Monday, January 8, 2018

Mirror Universe Star Trek Discovery: Ends Up As Fairly Good, "Despite Yourself"

The Good: Decent performances, Moments of character, Decent direction
The Bad: Larger continuity problems with the Star Trek Universe
The Basics: Star Trek: Discovery goes into the Mirror Universe for "Despite Yourself," the midseason premiere.

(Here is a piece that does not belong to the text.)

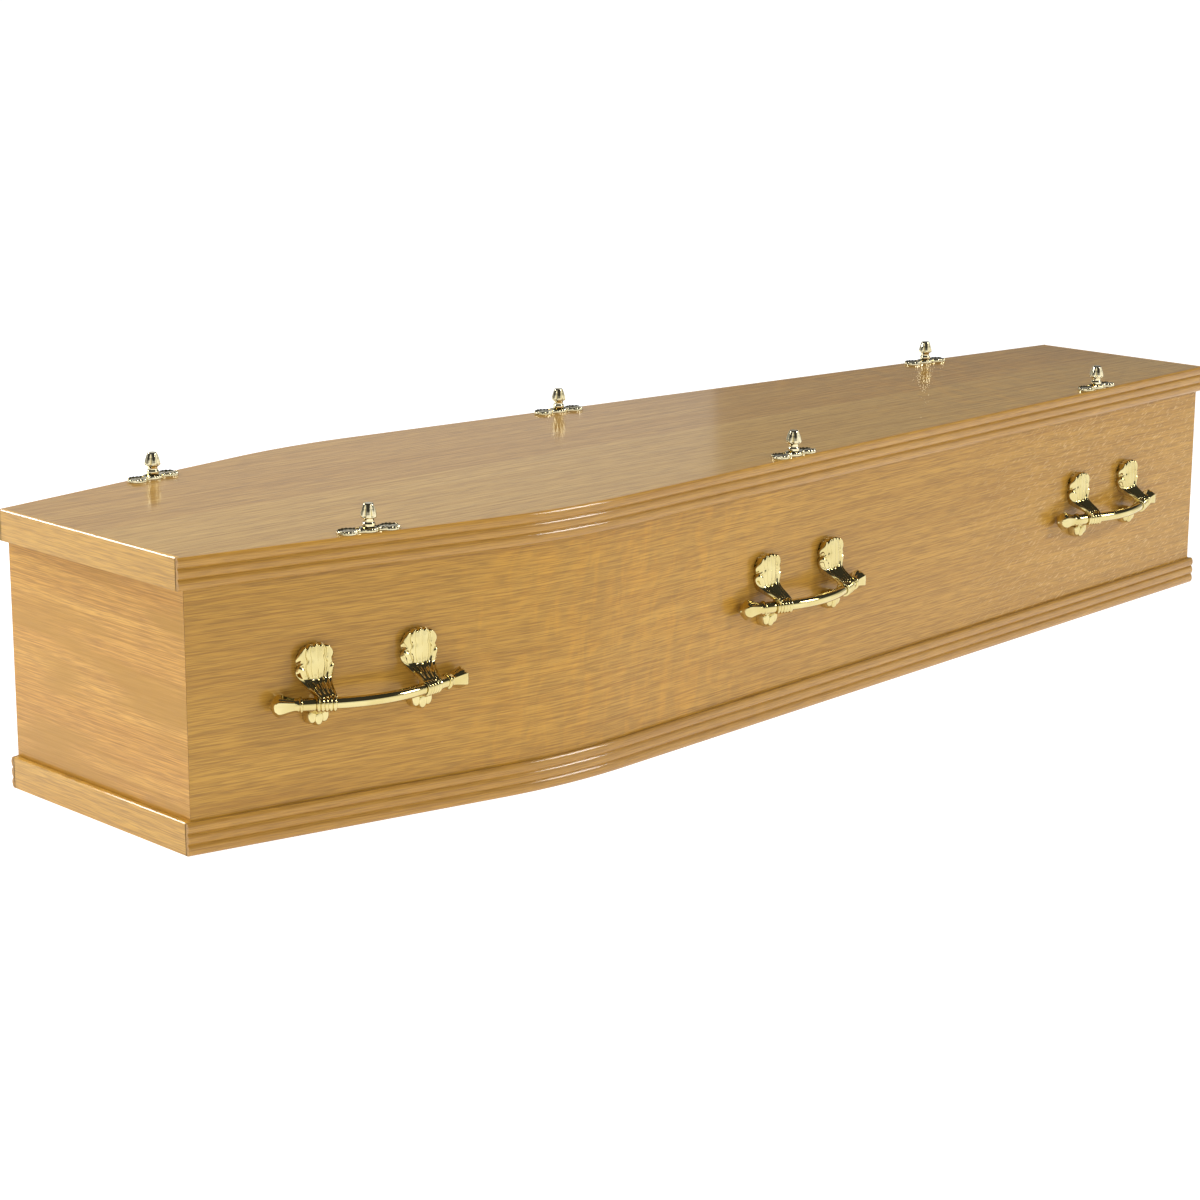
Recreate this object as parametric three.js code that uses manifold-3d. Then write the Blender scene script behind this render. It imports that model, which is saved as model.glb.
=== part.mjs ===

Star Trek: Discovery has returned! While many people were busy watching the Golden Globe Awards, Star Trek: Discovery returned with "Despite Yourself," an episode that was largely anticipated by the fans thanks to Jonathan Frakes accidentally spoiling (months ago) that he was directing a Mirror Universe episode. The Mirror Universe was introduced in the Star Trek episode "Mirror, Mirror" (reviewed here!), so - unlike the Star Trek Enterprise episodes that were set within the Mirror Universe without any crossing over aspect - the instant burden upon "Despite Yourself" is to make the episode fit the canon. After all, fans have been asking, how can the U.S.S. Discovery go to the Mirror Universe a decade prior to the Enterprise without anyone from either universe knowing about that alternate universe? This is especially problematic in that the first Star Trek: Deep Space Nine episode involving the Mirror Universe referred to the events of "Mirror, Mirror" as the "first" crossover.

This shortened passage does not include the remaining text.